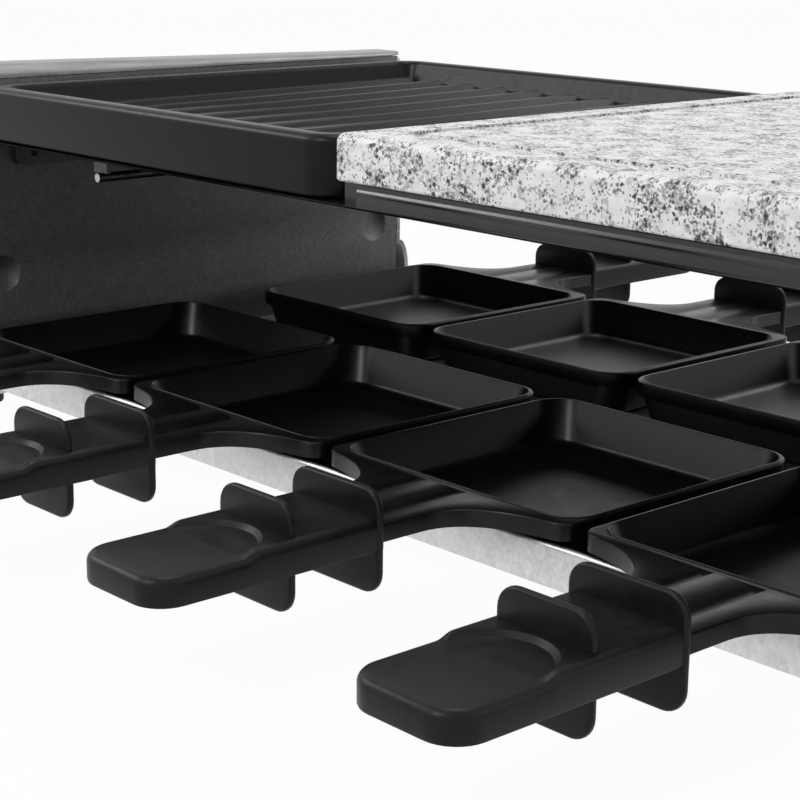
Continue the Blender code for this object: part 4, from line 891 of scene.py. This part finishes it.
# Pan handles
# Moulded black heat-proof plastic, pushed over the tang of the pan: a flat bar that steps
# down to a thumb rest, with two upright guards that keep the fingers off the hot end.
HANDLE_START = 0.0867
HANDLE_END = 0.1591
BAR_HALF = 0.0176
BAR_TOP = 0.01775
BAR_FOOT = 0.0085
BAR_ROUND = 0.0026
STEP_AT = (0.0405, 0.0457)
STEP_DROP = 0.00135
STEP_PARTS = 6
BAY_RADIUS = 0.0142
BAY_LEAN = 1.16
TIP_ROUND = 0.009
GUARDS = ((0.0, 0.018, 0.0253), (0.0268, 0.0148, 0.0266))
GUARD_THICKNESS = 0.0022
GUARD_FOOT = -0.0036
GUARD_ROUND = 0.0062
GUARD_EDGE = 0.0008
BAY_UP = 0.00005

# The grained mould gives a soft grey-black. The grain of about 0.1 mm is drawn as 0.45 mm.
handle_plastic = finish_of("moulded_heatproof_plastic", "#0f0f0f", "#151515", (0.34, 0.42), 4,
                           0.45, 0.02, Specular_IOR_Level=0.18)[0]

handle = new_cube("handle", (-BAR_HALF, -HANDLE_END, BAR_FOOT), (BAR_HALF, -HANDLE_START, BAR_TOP))
edit(handle)
step_from, step_to = (-HANDLE_START - share for share in STEP_AT)
step_cuts = [(step_from + (step_to - step_from) * i / STEP_PARTS,
              STEP_DROP * (1 - cos(pi * i / STEP_PARTS)) / 2) for i in range(STEP_PARTS + 1)]
for y, drop in step_cuts:
    cut_at(y=y)
for y, drop in step_cuts + [(-HANDLE_END, STEP_DROP)]:
    pick("VERT", lambda vert, at: at.z > BAR_TOP - HAIR and abs(at.y - y) < HAIR)
    bpy.ops.transform.translate(value=(0, 0, -drop))
pick("EDGE", lambda edge, at: along(edge, "Z") and at.y < -HANDLE_END + HAIR)
bevel(TIP_ROUND, 8)
pick("EDGE", lambda edge, at: at.z > BAR_TOP - STEP_DROP - HAIR and at.y < -HANDLE_START - HAIR
     and any(face.normal.z > 0.5 for face in edge.link_faces)
     and any(upright(face) for face in edge.link_faces))
bevel(BAR_ROUND, 5)
pick("EDGE", lambda edge, at: level(edge, BAR_FOOT) and at.y < -HANDLE_START - HAIR
     and any(upright(face) for face in edge.link_faces))
bevel(GUARD_EDGE, 2)
leave()
bay = new_cylinder("thumb_bay", "Z", (0, step_to), BAY_RADIUS, BAR_TOP - STEP_DROP + BAY_UP,
                   BAR_TOP + SHEET, 64)
edit(bay)
pick("VERT", lambda vert, at: at.z > BAR_TOP)
bpy.ops.transform.resize(value=(BAY_LEAN, BAY_LEAN, 1), center_override=(0, step_to, BAR_TOP))
leave()
combine(handle, bay, "DIFFERENCE")
for behind, half, top in GUARDS:
    guard = new_cube("guard", (-half, -HANDLE_START - behind - GUARD_THICKNESS, GUARD_FOOT),
                     (half, -HANDLE_START - behind, top))
    edit(guard)
    pick("EDGE", lambda edge, at: along(edge, "Y"))
    bevel(GUARD_ROUND, 7)
    pick("EDGE", lambda edge, at: not along(edge, "Y"))
    bevel(GUARD_EDGE, 3)
    leave()
    combine(handle, guard, "UNION")

for row, turn in (("front", 0.0), ("back", pi)):
    for number in range(1, 5):
        low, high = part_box(f"{row}_pan_{number}")
        back_edge = high.y - PAN_HALF if row == "front" else low.y + PAN_HALF
        place = (Matrix.Translation(((low.x + high.x) / 2, back_edge, low.z))
                 @ Matrix.Rotation(turn, 4, "Z"))
        body = f"pan_{row}_{number}"
        dress(copy_of(pan, f"{row}_dish_{number}", place), pan_coat, body, "nonstick_coating",
              f"{row}_pan_{number}")
        dress(copy_of(handle, f"{row}_grip_{number}", place), handle_plastic, body, "black_plastic",
              f"{row}_pan_handle_{number}")
for model in (pan, handle):
    bpy.data.objects.remove(model, do_unlink=True)

# Thermostat, lamp, cord gland and terminal block
# The knob is moulded black resin with a flat grip on a round skirt, turned on a steel
# shaft; the lamp's lens is clear red polycarbonate; the gland is black nylon.
KNOB_RADIUS = 0.018
KNOB_SKIRT = 0.004
KNOB_GRIP_HALF = 0.0042
KNOB_REACH = 0.0168
KNOB_EDGE = 0.0012
KNOB_GRIP_ROUND = 0.9 * KNOB_GRIP_HALF
BORE_RADIUS = 0.0031
BORE_DEPTH = 0.011
LENS_ROUND = 0.0013

# Polished mould walls give the knob a smoother, shinier black than the handles.
knob_resin = finish_of("phenolic_knob_resin", "#1a1a1a", "#222222", (0.3, 0.4), 5, 0.5, 0.01)[0]
# Mineral filler gives the hidden housings a chalky off-white.
housing_resin = finish_of("ceramic_filled_housing", "#c9c5ba", "#d8d4ca", (0.5, 0.6), 4, 0.6,
                          0.02)[0]
# Polycarbonate gives the unlit lamp a dark red gloss.
lamp_lens = finish_of("red_polycarbonate_lens", "#7c0d0a", "#8f120d", (0.12, 0.2), 3, 0.5, 0.002,
                      IOR=1.58)[0]


def on_face(edge, x):
    """Whether an edge lies in an upright plane across the grill."""
    return all(abs(vert.co.x - x) < HAIR for vert in edge.verts)


knob_low, knob_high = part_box("control_knob")
knob = new_cylinder("grip_knob", "X", KNOB_AT, KNOB_RADIUS, knob_low.x, knob_low.x + KNOB_SKIRT, 72)
edit(knob)
pick("EDGE", lambda edge, at: on_face(edge, knob_low.x + KNOB_SKIRT))
bevel(KNOB_EDGE, 4)
leave()
wing = new_cube("wing", (knob_low.x + SHEET, KNOB_AT[0] - KNOB_GRIP_HALF, KNOB_AT[1] - KNOB_REACH),
                (knob_high.x, KNOB_AT[0] + KNOB_GRIP_HALF, KNOB_AT[1] + KNOB_REACH))
edit(wing)
pick("EDGE", lambda edge, at: along(edge, "X"))
bevel(KNOB_GRIP_ROUND, 6)
pick("EDGE", lambda edge, at: on_face(edge, knob_high.x))
bevel(KNOB_EDGE, 4)
leave()
combine(knob, wing, "UNION")
combine(knob, new_cylinder("bore", "X", KNOB_AT, BORE_RADIUS, knob_low.x - SHEET,
                           knob_low.x + BORE_DEPTH), "DIFFERENCE")
dress(knob, knob_resin, "thermostat_control", "black_plastic", "control_knob")

lamp_low, lamp_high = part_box("pilot_lamp_lens")
lamp = new_cylinder("lamp_lens", "X", LAMP_AT, (lamp_high.y - lamp_low.y) / 2, lamp_low.x,
                    lamp_high.x, 40)
edit(lamp)
pick("EDGE", lambda edge, at: on_face(edge, lamp_high.x))
bevel(LENS_ROUND, 5)
leave()
dress(lamp, lamp_lens, "base", "lamp_lens", "pilot_lamp_lens")

for node, material in (("cord_gland", knob_resin), ("terminal_block", housing_resin),
                       ("thermostat_body", housing_resin), ("thermostat_shaft", screw_zinc)):
    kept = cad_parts[node]
    kept.data.materials.clear()
    kept.data.materials.append(material)

# Table, room, light and camera
# A plain white table in a plain white room, with soft lights overhead, left, behind, right
# and in front; the camera stands low over the right front corner.
TABLE_SIZE = 12
TABLE_SHARE = 0.96
ROOM_LIGHT = 0.33
CAMERA_AT = (0.43164, -0.46991, 0.19029)
# Turns of the camera in degrees, the last one done first.
CAMERA_TURNS = ((47.973, "Z"), (75.618, "X"), (0.536, "Z"))

bpy.ops.object.select_all(action="DESELECT")
bpy.ops.mesh.primitive_plane_add(size=TABLE_SIZE, location=(0, 0, 0))
table = settle("table_top")
# Matt white paint, almost pure white where the camera or a reflection sees it, so that the
# table keeps the shadow and still fades into the white room.
paint = bpy.data.materials.new("white_painted_table")
paint.use_nodes = True
table.data.materials.append(paint)
world = bpy.data.worlds.new("white_room")
world.use_nodes = True
bpy.context.scene.world = world


def seen_directly(tree):
    """1 for a camera, glossy or transmission ray, else 0."""
    camera_ray = add_node(tree, "LightPath", {}, "Is Camera Ray")
    rays = camera_ray.node.outputs
    either = add_node(tree, "Math", {0: camera_ray, 1: rays["Is Glossy Ray"]}, operation="MAXIMUM")
    return add_node(tree, "Math", {0: either, 1: rays["Is Transmission Ray"]},
                    operation="MAXIMUM")


tree = paint.node_tree
shader = tree.nodes["Principled BSDF"]
shader.inputs["Base Color"].default_value = linear("#f4f4f4")
shader.inputs["Roughness"].default_value = 0.9
share = add_node(tree, "Math", {0: seen_directly(tree), 1: TABLE_SHARE}, operation="MULTIPLY")
white = add_node(tree, "Emission", {"Color": linear("#ffffff"), "Strength": 1.0})
tree.links.new(add_node(tree, "MixShader", {0: share, 1: shader.outputs[0], 2: white}),
               tree.nodes["Material Output"].inputs["Surface"])
tree = world.node_tree
strength = add_node(tree, "MapRange", {"Value": seen_directly(tree), "To Min": ROOM_LIGHT,
                                       "To Max": 1.0})
tree.links.new(strength, tree.nodes["Background"].inputs["Strength"])
tree.nodes["Background"].inputs["Color"].default_value = linear("#ffffff")


def soft_light(name, place, target, size, power):
    bpy.ops.object.select_all(action="DESELECT")
    bpy.ops.object.light_add(type="AREA", location=place)
    lamp = bpy.context.object
    lamp.name = lamp.data.name = name
    lamp.data.shape = "RECTANGLE"
    lamp.data.size, lamp.data.size_y = size
    lamp.data.energy = power
    lamp.rotation_euler = (Vector(target) - Vector(place)).to_track_quat("-Z", "Y").to_euler()


soft_light("overhead_light", (-0.15, 0.1, 1.5), (0, 0, 0.1), (0.45, 0.45), 4.5)
soft_light("left_light", (-1.1, -0.75, 0.78), (0, 0, 0.1), (0.7, 0.32), 5.5)
soft_light("back_light", (0.15, 1.35, 1.2), (0, 0, 0.1), (1.1, 0.35), 5)
soft_light("side_light", (1.2, 0.5, 0.9), (0, 0, 0.05), (0.7, 0.7), 1.5)
soft_light("front_light", (-0.05, -1.3, 1.05), (0, 0, 0.1), (0.4, 0.4), 8)

bpy.ops.object.camera_add(location=CAMERA_AT)
camera = bpy.context.object
camera.data.lens = 86.977
camera.data.sensor_width = 36
camera.data.clip_start = 0.01
placed = Matrix.Translation(CAMERA_AT)
for angle, axis in CAMERA_TURNS:
    placed = placed @ Matrix.Rotation(radians(angle), 4, axis)
camera.matrix_world = placed
bpy.context.scene.camera = camera
bpy.context.scene.view_settings.view_transform = "Standard"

============================================================

**Aim**
Emit, unaltered, the lines from the top of the listing down through the line that holds "BAY_UP = 0.00005"; emit nothing else.

**Exercise response**
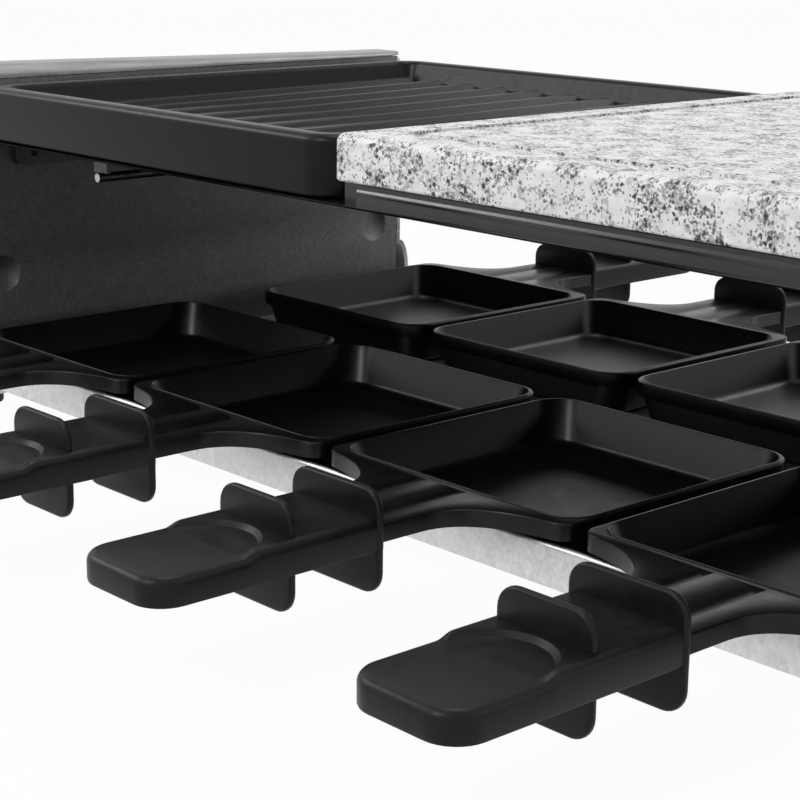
Continue the Blender code for this object: part 4, from line 891 of scene.py. This part finishes it.
# Pan handles
# Moulded black heat-proof plastic, pushed over the tang of the pan: a flat bar that steps
# down to a thumb rest, with two upright guards that keep the fingers off the hot end.
HANDLE_START = 0.0867
HANDLE_END = 0.1591
BAR_HALF = 0.0176
BAR_TOP = 0.01775
BAR_FOOT = 0.0085
BAR_ROUND = 0.0026
STEP_AT = (0.0405, 0.0457)
STEP_DROP = 0.00135
STEP_PARTS = 6
BAY_RADIUS = 0.0142
BAY_LEAN = 1.16
TIP_ROUND = 0.009
GUARDS = ((0.0, 0.018, 0.0253), (0.0268, 0.0148, 0.0266))
GUARD_THICKNESS = 0.0022
GUARD_FOOT = -0.0036
GUARD_ROUND = 0.0062
GUARD_EDGE = 0.0008
BAY_UP = 0.00005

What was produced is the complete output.